On se permet de tout critiquer, de s’immiscer dans la vie privée de ses collègues de travail et même de leur “montrer la bonne voie”. “Dans le département ministériel où je travaille, tout le monde se sent obligé d’afficher une mine sérieuse. Il n’est même plus permis de rigoler entre collègues et de piquer un fou rire. Les bises aussi sont claquées en toute hâte pour ne pas susciter de crises”, raconte Ilham, jeune cadre.
9 Forum cuisine
Une autre particularité de ce mois sacré, c’est la place que prend la cuisine dans la vie de tous les jours. Jusqu’à votre espace de travail qui n’est pas épargné par les discussions ferventes autour des ch’hiwates. C’est à croire que tous vos collègues ne ratent plus un seul épisode de l’émission de Choumicha. Toutes les conversations, ou presque, tournent autour du ftour, du dîner ou encore du shour et des plats plus succulents et plus inventifs les uns que les autres qui garniront la table. Et même s’ils sont bel et bien au travail physiquement, vous avez l’impression que vos collègues (aussi bien les femmes que les hommes) ont pratiquement tous la tête à ce qu’il y aura à manger le soir.

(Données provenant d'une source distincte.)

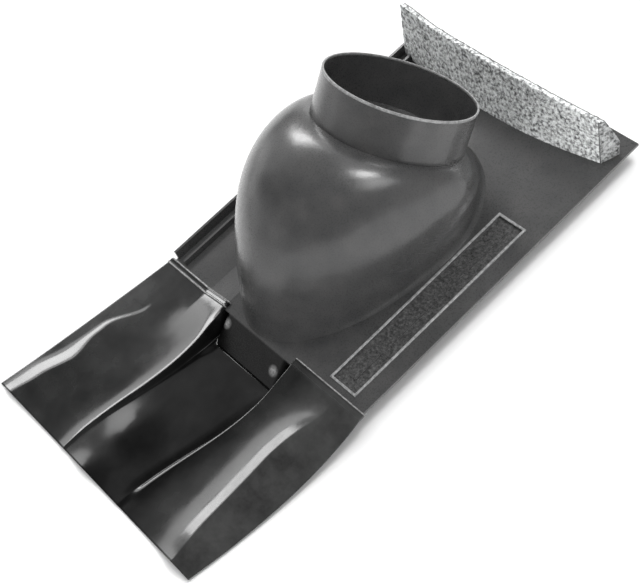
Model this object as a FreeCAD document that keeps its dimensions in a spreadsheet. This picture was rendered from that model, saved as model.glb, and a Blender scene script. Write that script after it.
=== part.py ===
"""Roof tile vent: a moulded tile whose dome carries a tilted pipe collar, with soft apron and foam strip.

The tile frame has X across the tile, Y up the roof slope with zero at the apron's hem, and Z square to the
tile. Every sub-part is then shifted by one placement, so that the whole part stands centred on its origin.
"""
import FreeCAD, Part
import Sketcher
import math
import os
import re

V = FreeCAD.Vector

SIZES = [
    # Tile deck and its left interlock
    ("tile_width", 330.0), ("tile_length", 430.0), ("front_margin", 10.0), ("tile_wall", 3.0),
    ("deck_height", 25.0), ("trough_height", 12.0), ("ramp_foot", 98.0), ("ramp_head", 57.0),
    ("rim_wall", 3.0), ("groove_width", 12.0), ("lock_rib_wall", 3.0), ("lock_rib_height", 8.0),
    ("hem_depth", 9.0), ("lap_rib_inset", 25.0), ("lap_rib_wall", 3.0),
    # Pipe collar
    ("collar_bore_radius", 83.0), ("collar_wall", 2.0), ("collar_length", 50.0), ("collar_tilt", 41.2),
    ("rim_reach", 262.6), ("rim_level", 167.2), ("collar_ledge", 1.0), ("collar_root", 5.0),
    # Dome between the deck and the collar
    ("dome_left", 111.0), ("dome_right", 95.0), ("dome_back", 119.0), ("dome_front", 198.0),
    ("dome_middle", 190.0), ("dome_wall", 3.0), ("lip_drop", 16.0),
    ("rise_side", 153.0), ("rise_back", 66.0), ("rise_front", 309.0),
    ("lean_left", 6.0), ("lean_right", 10.0), ("lean_back", -6.0), ("lean_front", -16.0),
    ("shoulder_side", 142.0), ("shoulder_back", 50.0), ("shoulder_front", 330.0),
    ("climb_side", 12.0), ("climb_back", 64.0), ("climb_front", 20.0),
    ("flare_left", 0.0), ("flare_right", 8.0), ("flare_back", 3.0), ("flare_front", 0.0),
    # Nose in front of the dome
    ("nose_width", 105.0), ("nose_offset", 3.0), ("nose_run", 31.0), ("nose_wall", 3.0), ("nose_round", 7.0),
    ("nose_root", 16.0),
    # Framed recess beside the dome
    ("recess_left", 108.0), ("recess_width", 34.0), ("recess_front", 10.0), ("recess_length", 252.0),
    ("recess_depth", 2.5), ("bead_width", 2.5), ("bead_height", 1.2), ("spine_width", 8.0),
    ("spine_height", 1.0), ("spine_gap", 12.0),
    # Underside braces and hanging nibs
    ("brace_wall", 2.5), ("brace_drop", 13.0), ("brace_first", 330.0), ("brace_pitch", 40.0),
    ("brace_count", 3.0), ("nib_width", 36.0), ("nib_depth", 14.0), ("nib_inset", 12.0),
    ("nib_spread", 150.0), ("nib_offset", 28.0), ("batten_front", 340.0),
    # Soft apron
    ("apron_reach", 239.0), ("sheet_gauge", 1.6), ("hem_gauge", 3.2), ("seat_gap", 0.3),
    ("apron_left_head", 167.0), ("apron_left_foot", 214.0), ("apron_right_head", 169.0),
    ("apron_right_foot", 148.0), ("fold_left_head", 54.0), ("fold_left_foot", 84.0),
    ("fold_right_head", 62.0), ("fold_right_foot", 22.0), ("fold_width", 5.0), ("fold_lip", 4.0),
    ("lip_width", 9.0),
    ("left_roll_inset", 17.0), ("left_roll_height", 7.0), ("left_roll_width", 11.0),
    ("right_roll_inset", 38.0), ("right_roll_height", 8.0), ("right_roll_width", 17.0),
    # Foam strip
    ("foam_height", 65.0), ("foam_length", 310.5), ("foam_middle", -5.25), ("foam_left_tilt", 0.32),
    ("foam_left_slant", 0.1), ("foam_right_tilt", 0.0), ("foam_right_slant", 0.4), ("foam_foot", 358.4),
    ("foam_head", 385.3), ("foam_foot_bow", 18.3), ("foam_head_bow", 3.5), ("foam_base", 20.0),
    ("foam_top", 6.5), ("foam_bevel", 2.0), ("foam_heel", 22.0), ("foam_belly", 21.5),
]

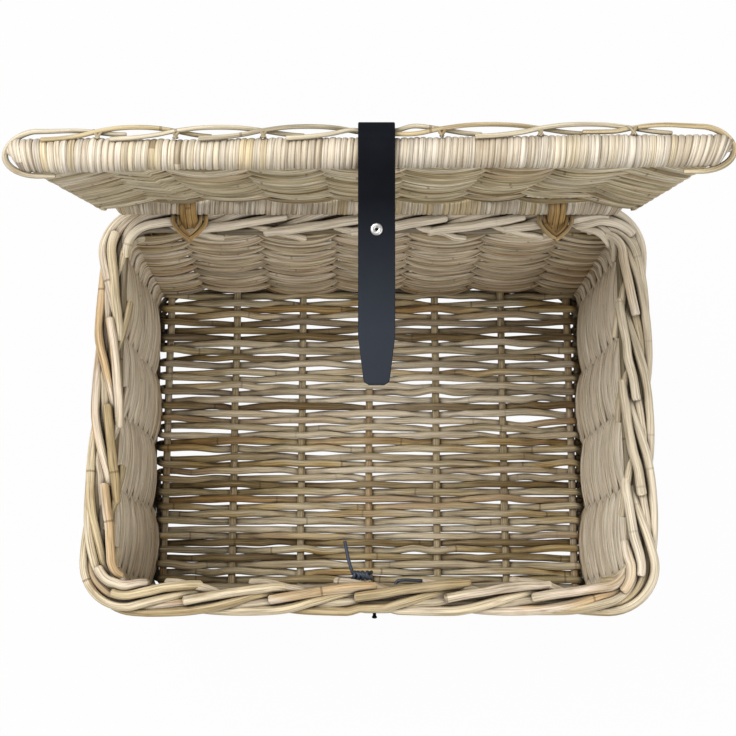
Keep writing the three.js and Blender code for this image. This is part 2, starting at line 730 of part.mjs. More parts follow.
// The strap goes round the front bar, over the edging rod, and both layers meet below the bar,
// where a rivet joins them. Its shank ends in the outer layer, which covers it.
function addStrapLoop() {
  const reach = FRONT_BAR_RADIUS + CLEARANCE + STRAP_THICKNESS / 2;
  const innerLayer = STRAP_FORWARD - STRAP_THICKNESS - CLEARANCE;
  const end = STRAP_TOP - STRAP_FIXED;
  const path = [[innerLayer, end], [innerLayer, -reach - STRAP_THICKNESS]];
  for (const turn of LOOP_TURNS_BELOW) {
    const angle = THREE.MathUtils.degToRad(turn);
    const radius = turn === LOOP_TURNS_BELOW[0] ? reach + CLEARANCE : reach / Math.cos(Math.PI / 12);
    path.push([LID_LENGTH + radius * Math.cos(angle), radius * Math.sin(angle)]);
  }
  const topReach = STRAP_TOP - STRAP_THICKNESS / 2;
  for (const turn of LOOP_TURNS_ABOVE) {
    const angle = THREE.MathUtils.degToRad(turn);
    const forwardReach = turn > 90 ? topReach : reach / Math.cos(Math.PI / 10);
    const upReach = topReach / Math.cos(Math.PI / 15);
    path.push([LID_LENGTH + forwardReach * Math.cos(angle), upReach * Math.sin(angle)]);
  }
  path.push([STRAP_FORWARD, 0], [STRAP_FORWARD, end]);
  const across = new THREE.Vector3(1, 0, 0);
  const rings = path.map(([forward, up], i) => {
    const before = path[Math.max(i - 1, 0)];
    const after = path[Math.min(i + 1, path.length - 1)];
    const thick = lidPoint(0, after[1] - before[1], before[0] - after[0]).normalize();
    return flatSection(lidPoint(STRAP_X, forward, up), across, STRAP_WIDTH / 2, thick, STRAP_THICKNESS / 2);
  });
  const forwardAxis = new THREE.Vector3(0, -1, 0);
  const rivetEnd = STRAP_THICKNESS / 2 - RIVET_COVER;
  const drill = turned(
    [
      [0, -4 * STRAP_THICKNESS],
      [RIVET_RADIUS + CLEARANCE, -4 * STRAP_THICKNESS],
      [RIVET_RADIUS + CLEARANCE, rivetEnd + CLEARANCE],
      [0, rivetEnd + CLEARANCE],
    ],
    lidPoint(STRAP_X, STRAP_FORWARD, RIVET_UP),
    forwardAxis,
  );
  const loop = solid(skin(rings, false)).subtract(solid(drill));
  add(lid, "strap_loop", geometryOf(loop), LEATHER, 0.55);
  const innerFace = -STRAP_THICKNESS * 1.5 - 2 * CLEARANCE;
  const rivet = turned(
    [
      [0, innerFace - RIVET_HEAD],
      [RIVET_HEAD_RADIUS - RIVET_HEAD, innerFace - RIVET_HEAD],
      [RIVET_HEAD_RADIUS, innerFace],
      [RIVET_RADIUS, innerFace],
      [RIVET_RADIUS, rivetEnd],
      [0, rivetEnd],
    ],
    lidPoint(STRAP_X, STRAP_FORWARD, RIVET_UP),
    forwardAxis,
  );
  add(lid, "strap_rivet", rivet, NICKEL, 0.35, 0.9);
}

// The free end of the strap, from the place where the leather bends to its tapered tip.
function addStrapTail() {
  const half = STRAP_WIDTH / 2;
  const tipHalf = STRAP_TIP_WIDTH / 2;
  const outline = new THREE.Shape();
  outline.moveTo(-half, STRAP_JOINT_UP);
  outline.lineTo(-half, STRAP_TIP_UP + STRAP_TAPER);
  outline.lineTo(-tipHalf, STRAP_TIP_UP + STRAP_TIP_RADIUS);
  outline.quadraticCurveTo(-tipHalf, STRAP_TIP_UP, -tipHalf + STRAP_TIP_RADIUS, STRAP_TIP_UP);
  outline.lineTo(tipHalf - STRAP_TIP_RADIUS, STRAP_TIP_UP);
  outline.quadraticCurveTo(tipHalf, STRAP_TIP_UP, tipHalf, STRAP_TIP_UP + STRAP_TIP_RADIUS);
  outline.lineTo(half, STRAP_TIP_UP + STRAP_TAPER);
  outline.lineTo(half, STRAP_JOINT_UP);
  const hole = new THREE.Path();
  hole.absarc(0, SNAP_UP, SNAP_POST_RADIUS + CLEARANCE, 0, 2 * Math.PI, true);
  outline.holes.push(hole);
  const leather = new THREE.ExtrudeGeometry(outline, {
    depth: STRAP_THICKNESS,
    curveSegments: 6,
    bevelEnabled: false,
  });
  leather.translate(0, 0, -STRAP_THICKNESS / 2);
  leather.rotateX(Math.PI / 2);
  leather.translate(STRAP_X, -STRAP_FORWARD, 0);
  const bend = new THREE.CylinderGeometry(STRAP_THICKNESS / 2, STRAP_THICKNESS / 2, STRAP_WIDTH, 12);
  bend.rotateZ(Math.PI / 2);
  const bendCentre = lidPoint(STRAP_X, STRAP_FORWARD, STRAP_JOINT_UP);
  bend.translate(bendCentre.x, bendCentre.y, bendCentre.z);
  add(lid, "strap_tail", geometryOf(solid(leather).add(solid(bend))), LEATHER, 0.55);
}

// A press stud through the strap: a ringed cap outside and a hollow socket inside.
function addSnap() {
  const outside = STRAP_THICKNESS / 2 + CLEARANCE;
  const inside = -outside;
  const mouth = inside - SNAP_SOCKET_HEIGHT;
  const rim = outside + SNAP_CAP_RIM;
  const top = outside + SNAP_CAP_HEIGHT;
  const profile = [
    [0, mouth + SNAP_SOCKET_DEPTH],
    [SNAP_SOCKET_BORE, mouth + SNAP_SOCKET_DEPTH],
    [SNAP_SOCKET_BORE, mouth],
    [SNAP_SOCKET_RADIUS - SNAP_EDGE, mouth],
    [SNAP_SOCKET_RADIUS, mouth + SNAP_EDGE],
    [SNAP_SOCKET_RADIUS, inside],
    [SNAP_POST_RADIUS, inside],
    [SNAP_POST_RADIUS, outside],
    [SNAP_CAP_RADIUS, outside],
    [SNAP_CAP_RADIUS, rim],
    [SNAP_CAP_RADIUS - SNAP_EDGE, top],
    [SNAP_POST_RADIUS + SNAP_EDGE, top],
    [SNAP_POST_RADIUS, rim],
    [0, rim],
  ];
  const place = lidPoint(STRAP_X, STRAP_FORWARD, SNAP_UP);
  add(lid, "strap_snap", turned(profile, place, new THREE.Vector3(0, -1, 0)), NICKEL, 0.35, 0.9);
}

const TAB_TOP = WALL_TOP + TAB_RISE;
const TAB_FACE = WALL_Y + WALL_OUTSIDE + 2 * CLEARANCE + STUD_FLANGE + TAB_THICKNESS;
const STUD_HEIGHT = CLOSED_BAR + SNAP_UP;

// A leather tab with a stud for the strap, outside the front wall.
function addCatch() {
  const half = TAB_WIDTH / 2;
  const round = half / 2;
  const outline = new THREE.Shape();
  outline.moveTo(-half, TAB_TOP);
  outline.lineTo(-half, TAB_TOP - TAB_HEIGHT + round);
  outline.quadraticCurveTo(-half, TAB_TOP - TAB_HEIGHT, -half + round, TAB_TOP - TAB_HEIGHT);
  outline.lineTo(half - round, TAB_TOP - TAB_HEIGHT);
  outline.quadraticCurveTo(half, TAB_TOP - TAB_HEIGHT, half, TAB_TOP - TAB_HEIGHT + round);
  outline.lineTo(half, TAB_TOP);
  const hole = new THREE.Path();
  hole.absarc(0, STUD_HEIGHT, STUD_POST_RADIUS + CLEARANCE, 0, 2 * Math.PI, true);
  outline.holes.push(hole);
  const tab = new THREE.ExtrudeGeometry(outline, {
    depth: TAB_THICKNESS,
    curveSegments: 6,
    bevelEnabled: false,
  });
  tab.rotateX(Math.PI / 2);
  tab.translate(STRAP_X, -TAB_FACE + TAB_THICKNESS, 0);
  add(body, "catch_tab", tab, LEATHER, 0.55);
  const back = -TAB_THICKNESS - CLEARANCE / 2;
  const neck = CLEARANCE / 2;
  const top = neck + STUD_REACH;
  const stud = turned(
    [
      [0, back - STUD_FLANGE],
      [STUD_FLANGE_RADIUS, back - STUD_FLANGE],
      [STUD_FLANGE_RADIUS, back],
      [STUD_POST_RADIUS, back],
      [STUD_POST_RADIUS, neck + STUD_REACH / 2],
      [STUD_RADIUS, neck + STUD_REACH / 2 + STUD_EDGE],
      [STUD_RADIUS, top - STUD_EDGE],
      [STUD_POST_RADIUS, top],
      [0, top],
    ],
    new THREE.Vector3(STRAP_X, -TAB_FACE, STUD_HEIGHT),
    new THREE.Vector3(0, -1, 0),
  );
  add(body, "catch_stud", stud, LEATHER, 0.4, 0.6);
}

// The wire that holds the tab: through the slot under the border, across the tab, back through
// the slot, along the inside of the rim to its twisted end, whose tail stands into the basket.
function addCatchTie() {
  const slot = (WALL_TOP + BORDER_UNDERSIDE) / 2;
  const inside = -(WALL_Y - WALL_OUTSIDE + 2 * TIE_RADIUS);
  const acrossTab = -(TAB_FACE + CLEARANCE + TIE_RADIUS);
  const tabLine = TAB_TOP - 2 * TIE_RADIUS;
  const left = STRAP_X - TAB_WIDTH / 2 - TIE_LEFT_MARGIN;
  const right = STRAP_X + TAB_WIDTH / 2 + TIE_RIGHT_MARGIN;
  const wallFace = -(WALL_Y + WALL_OUTSIDE - TIE_BEND);
  const tail = [1, 0.75, 0.5, 0.25].map((t) => [
    left - TIE_TAIL_SWAY * Math.sqrt(t),
    inside + TIE_TAIL * t,
    slot - TIE_TAIL_SAG * Math.sqrt(t),
  ]);
  const points = [
    ...tail,
    [left, inside, slot],
    [left, -WALL_Y, slot],
    [left, wallFace, slot],
    [left + TIE_BEND / 3, acrossTab + TIE_BEND / 2, tabLine],
    [left + TIE_BEND, acrossTab, tabLine],
    [right - TIE_BEND, acrossTab, tabLine],
    [right - TIE_BEND / 3, acrossTab + TIE_BEND / 2, tabLine],
    [right, wallFace, slot],
    [right, -WALL_Y, slot],
    [right + TIE_BEND / 3, inside, slot],
    [right + TIE_TAG / 2, inside + TIE_BEND / 2, slot],
    [right + TIE_TAG, inside + TIE_BEND / 2, slot],
  ].map(([x, y, z]) => new THREE.Vector3(x, y, z));
  add(body, "catch_tie", rod(points, TIE_RADIUS, 6), LEATHER, 0.5);
}

addRibs();
addSideStakes();
addFootHoop();
addFloor();
addWalls();
addBorder();
addLashings();
addLidBars();
addLidPanel();
addEdging();
addStrapLoop();
addStrapTail();
addSnap();
addCatch();
addCatchTie();

// The origin is the middle of the space that the basket takes, on the ground.
basket.updateMatrixWorld(true);
const space = new THREE.Box3().setFromObject(basket);
const middle = space.getCenter(new THREE.Vector3());
basket.position.set(-middle.x, -middle.y, -space.min.z);

export default basket;
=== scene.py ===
"""The looks of a woven rattan bicycle basket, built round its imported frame."""

import json
import math

import bpy
import numpy as np
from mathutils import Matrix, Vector


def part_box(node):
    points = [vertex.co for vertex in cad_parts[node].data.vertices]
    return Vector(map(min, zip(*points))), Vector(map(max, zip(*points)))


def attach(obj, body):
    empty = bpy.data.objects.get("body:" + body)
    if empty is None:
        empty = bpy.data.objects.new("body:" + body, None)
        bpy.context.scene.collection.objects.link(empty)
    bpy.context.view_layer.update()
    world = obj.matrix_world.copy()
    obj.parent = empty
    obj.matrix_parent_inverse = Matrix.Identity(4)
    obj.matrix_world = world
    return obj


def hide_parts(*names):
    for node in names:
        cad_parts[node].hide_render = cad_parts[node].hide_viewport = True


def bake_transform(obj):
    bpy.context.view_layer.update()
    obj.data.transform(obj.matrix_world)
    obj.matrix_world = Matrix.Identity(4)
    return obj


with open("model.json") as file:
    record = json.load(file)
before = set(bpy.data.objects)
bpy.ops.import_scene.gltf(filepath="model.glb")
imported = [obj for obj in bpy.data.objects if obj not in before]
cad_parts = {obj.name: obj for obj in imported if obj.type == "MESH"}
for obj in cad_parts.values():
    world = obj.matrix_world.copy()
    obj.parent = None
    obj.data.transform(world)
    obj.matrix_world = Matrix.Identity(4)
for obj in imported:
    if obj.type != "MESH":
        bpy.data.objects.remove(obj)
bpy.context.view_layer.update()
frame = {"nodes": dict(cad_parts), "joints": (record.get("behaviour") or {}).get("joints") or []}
MM = 0.001
ACROSS = np.array([1.0, 0.0, 0.0])
UP = (0, 0, 1)
rng = np.random.default_rng(7)


def mm_box(*nodes):
    """Lowest and highest corner of some CAD nodes together, in millimetres."""
    boxes = np.array([[list(corner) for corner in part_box(n)] for n in nodes]) / MM
    return boxes[:, 0].min(0), boxes[:, 1].max(0)


def mm_middle(node):
    low, high = mm_box(node)
    return (low + high) / 2


def nodes_named(start):
    return sorted(n for n in frame["nodes"] if n.startswith(start))


JOINT_PLACES = {j["name"]: np.array(j["pos_m"]) / MM for j in frame["joints"]}
HINGE, STRAP_HINGE = JOINT_PLACES["lid_hinge"], JOINT_PLACES["strap_hinge"]
# The photographed strap hangs a little left of its joint's middle
STRAP_X = STRAP_HINGE[0] - 1.6
BORDER_NODES = nodes_named("border_strand_")
RIB_NODES = nodes_named("frame_rib_")
LID_STAKE_NODES = nodes_named("lid_stake_")

# The rim and the middle line of the walls, in millimetres
BORDER_LOW, BORDER_HIGH = mm_box(*BORDER_NODES)
BORDER_HALF_WIDTH = 14.0
CENTRE_Y = (BORDER_LOW[1] + BORDER_HIGH[1]) / 2
WALL_X = round(BORDER_HIGH[0]) - BORDER_HALF_WIDTH
WALL_Y = round((BORDER_HIGH[1] - BORDER_LOW[1]) / 2) - BORDER_HALF_WIDTH

# Uprights
RIB_X = [float(mm_middle(n)[0]) for n in RIB_NODES]
RIB_RADIUS = 3.75
RIB_BEND = 4.5
FLOOR_Z = float(mm_box(RIB_NODES[0])[0][2]) + RIB_RADIUS
STAKE_TOP = float(mm_box(RIB_NODES[0])[1][2])


def srgb(*values):
    """Display values from 0 to 255 as a linear colour."""
    shares = (v / 255 for v in values)
    return (*(v / 12.92 if v <= 0.04045 else ((v + 0.055) / 1.055) ** 2.4 for v in shares), 1.0)


def ease(t):
    """From 0 to 1, level at both ends."""
    return t * t * (3 - 2 * t)


def smooth_noise(count, scale, knots, ring=False):
    """A smooth random run of numbers round zero. A ring closes on itself."""
    values = rng.normal(0, 1, knots if ring else knots + 3)
    place = np.arange(count) * knots / count if ring else np.linspace(0, knots, count)
    i = place.astype(int)
    t = ease(place - i)
    return scale * (values[i] * (1 - t) + values[(i + 1) % len(values)] * t)


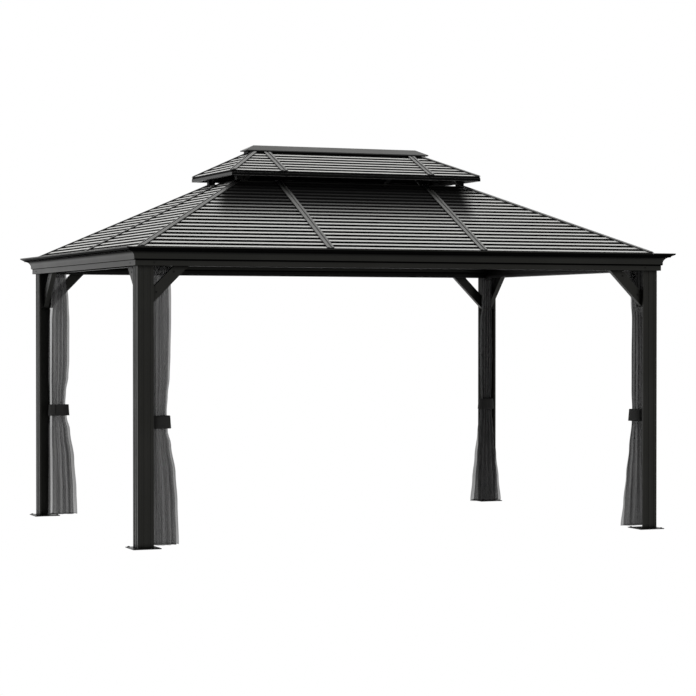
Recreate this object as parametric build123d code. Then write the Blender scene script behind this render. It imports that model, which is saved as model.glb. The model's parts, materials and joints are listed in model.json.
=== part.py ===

On s’improvise critique télé
Du menu de la table, on s’attaque ensuite à celui de la télé ramadanienne. Et hop, tout le monde s’improvise critique des navets quotidiens qu’on nous sert sur les deux chaînes de télévision marocaines. Sitcoms, séries “comiques”, caméras cachées et autres programmes TV sont passés au crible. Ils font ainsi le bonheur de tous, aussi bien vos collègues que vos supérieurs qui, à défaut de pauses cafés, se délectent de descendre la production marocaine (qui le mérite soit dit en passant).